What to produce: Can all of these lines be returned exactly?

═════ Information provided ═════

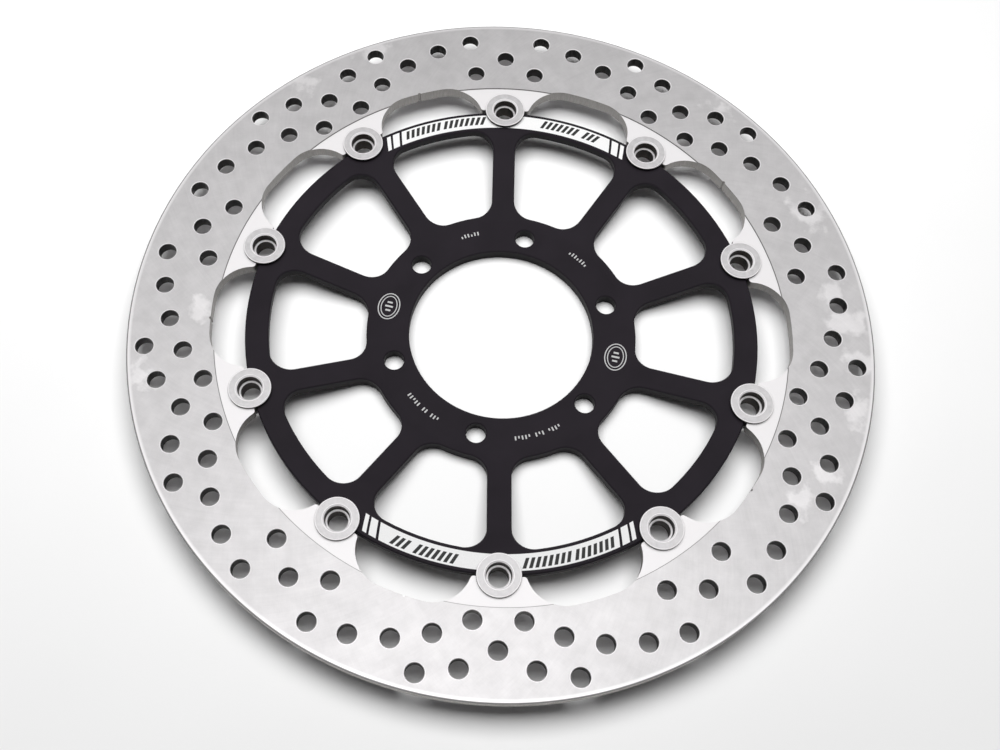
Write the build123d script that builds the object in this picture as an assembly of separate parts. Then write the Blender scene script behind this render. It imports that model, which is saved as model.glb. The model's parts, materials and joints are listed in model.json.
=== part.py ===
from build123d import *
import math
import os

os.makedirs("parts", exist_ok=True)

# A floating brake disc for a motorcycle front wheel. Millimetres, +Z towards the outer side of the
# wheel. The origin is the centre of the hub bore, on the rear face of the hub that bolts to the wheel.

# ---- driving dimensions ----
STATIONS = 10                      # bobbins, ring tabs, carrier spokes and windows
PITCH = 360 / STATIONS
FIRST_ANGLE = 90                   # station 1 is on +Y, the others follow clockwise

# friction ring
RING_OUTER_R = 155.0
RING_THICKNESS = 5.5
RING_TOP_Z = 14.2
BAND_INNER_R = 119.5               # the ground band ends here, the tabs start
TAB_RECESS = 0.4                   # how far each face of a tab lies below the ground band
TAB_END_R = 107.8
TAB_CORNER_R = 1.3
SLOT_OUTER_R = 121.2               # outer edge of the gap between two tabs
SLOT_END_R = 15.4                  # the round ends of that gap, which shape the tabs' flanks
SLOT_END_ANGLE = 4.2               # from the middle of the gap to the centre of a round end
NOTCH_R = 0.6                      # the cutter's run-in mark in the outer edge of every second gap
NOTCH_ANGLE = 0.8                  # from the middle of its gap
RING_EDGE_CHAMFER = 0.3

# cooling holes: angle and radius in one fifth of the ring, mirrored about its middle
COOLING_HOLE_R = 3.75
COOLING_HOLE_CHAMFER = 0.25
COOLING_GROUPS = 5
COOLING_SINGLE = ((0.0, 136.0), (36.0, 135.5))
COOLING_PAIRS = (
    (6.0, 128.0), (6.5, 145.7), (12.7, 142.5), (19.0, 138.0),
    (24.0, 147.7), (25.2, 132.0), (30.2, 143.3), (31.5, 124.7),
)

# carrier
BORE_R = 39.1
HUB_THICKNESS = 5.5
HUB_FLAT_R = 55.2                  # the flat top of the hub ends here and the spokes start to rise
HUB_SEAT_R = 57.5                  # outer edge of the rear face that sits on the wheel
RIM_FLAT_R = 96.6                  # the spokes end and the flat rim starts
RIM_OUTER_R = 106.8
RIM_TOP_Z = 13.2
WINDOW_INNER_R = 57.0
WINDOW_OUTER_R = 97.1
SPOKE_WIDTH = 9.7
WINDOW_HUB_FILLET = 9.0
WINDOW_RIM_FILLET = 8.5
BEND_R = 12.0                      # eases the bends where the spokes meet hub and rim
CARRIER_CHAMFER = 0.5
BOLT_CIRCLE_R = 47.0
BOLT_HOLE_R = 4.2
BOLT_COUNT = 6
BOLT_FIRST_ANGLE = 18
BOLT_HOLE_CHAMFER = 0.4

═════

Task answer:
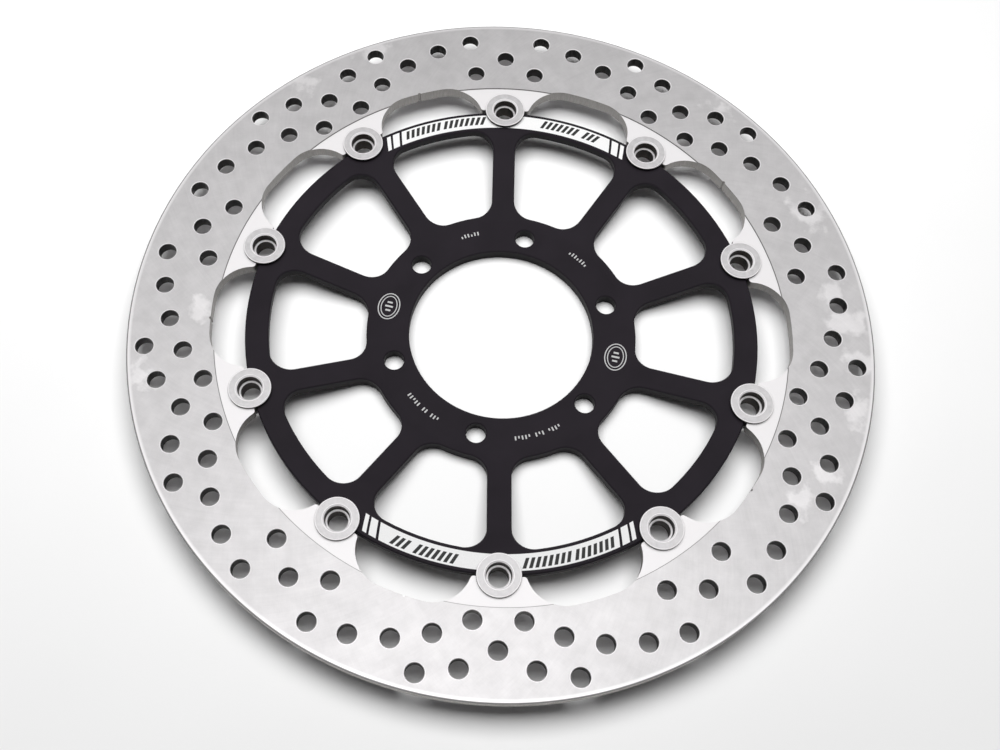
Write the build123d script that builds the object in this picture as an assembly of separate parts. Then write the Blender scene script behind this render. It imports that model, which is saved as model.glb. The model's parts, materials and joints are listed in model.json.
=== part.py ===
from build123d import *
import math
import os

os.makedirs("parts", exist_ok=True)

# A floating brake disc for a motorcycle front wheel. Millimetres, +Z towards the outer side of the
# wheel. The origin is the centre of the hub bore, on the rear face of the hub that bolts to the wheel.

# ---- driving dimensions ----
STATIONS = 10                      # bobbins, ring tabs, carrier spokes and windows
PITCH = 360 / STATIONS
FIRST_ANGLE = 90                   # station 1 is on +Y, the others follow clockwise

# friction ring
RING_OUTER_R = 155.0
RING_THICKNESS = 5.5
RING_TOP_Z = 14.2
BAND_INNER_R = 119.5               # the ground band ends here, the tabs start
TAB_RECESS = 0.4                   # how far each face of a tab lies below the ground band
TAB_END_R = 107.8
TAB_CORNER_R = 1.3
SLOT_OUTER_R = 121.2               # outer edge of the gap between two tabs
SLOT_END_R = 15.4                  # the round ends of that gap, which shape the tabs' flanks
SLOT_END_ANGLE = 4.2               # from the middle of the gap to the centre of a round end
NOTCH_R = 0.6                      # the cutter's run-in mark in the outer edge of every second gap
NOTCH_ANGLE = 0.8                  # from the middle of its gap
RING_EDGE_CHAMFER = 0.3

# cooling holes: angle and radius in one fifth of the ring, mirrored about its middle
COOLING_HOLE_R = 3.75
COOLING_HOLE_CHAMFER = 0.25
COOLING_GROUPS = 5
COOLING_SINGLE = ((0.0, 136.0), (36.0, 135.5))
COOLING_PAIRS = (
    (6.0, 128.0), (6.5, 145.7), (12.7, 142.5), (19.0, 138.0),
    (24.0, 147.7), (25.2, 132.0), (30.2, 143.3), (31.5, 124.7),
)

# carrier
BORE_R = 39.1
HUB_THICKNESS = 5.5
HUB_FLAT_R = 55.2                  # the flat top of the hub ends here and the spokes start to rise
HUB_SEAT_R = 57.5                  # outer edge of the rear face that sits on the wheel
RIM_FLAT_R = 96.6                  # the spokes end and the flat rim starts
RIM_OUTER_R = 106.8
RIM_TOP_Z = 13.2
WINDOW_INNER_R = 57.0
WINDOW_OUTER_R = 97.1
SPOKE_WIDTH = 9.7
WINDOW_HUB_FILLET = 9.0
WINDOW_RIM_FILLET = 8.5
BEND_R = 12.0                      # eases the bends where the spokes meet hub and rim
CARRIER_CHAMFER = 0.5
BOLT_CIRCLE_R = 47.0
BOLT_HOLE_R = 4.2
BOLT_COUNT = 6
BOLT_FIRST_ANGLE = 18
BOLT_HOLE_CHAMFER = 0.4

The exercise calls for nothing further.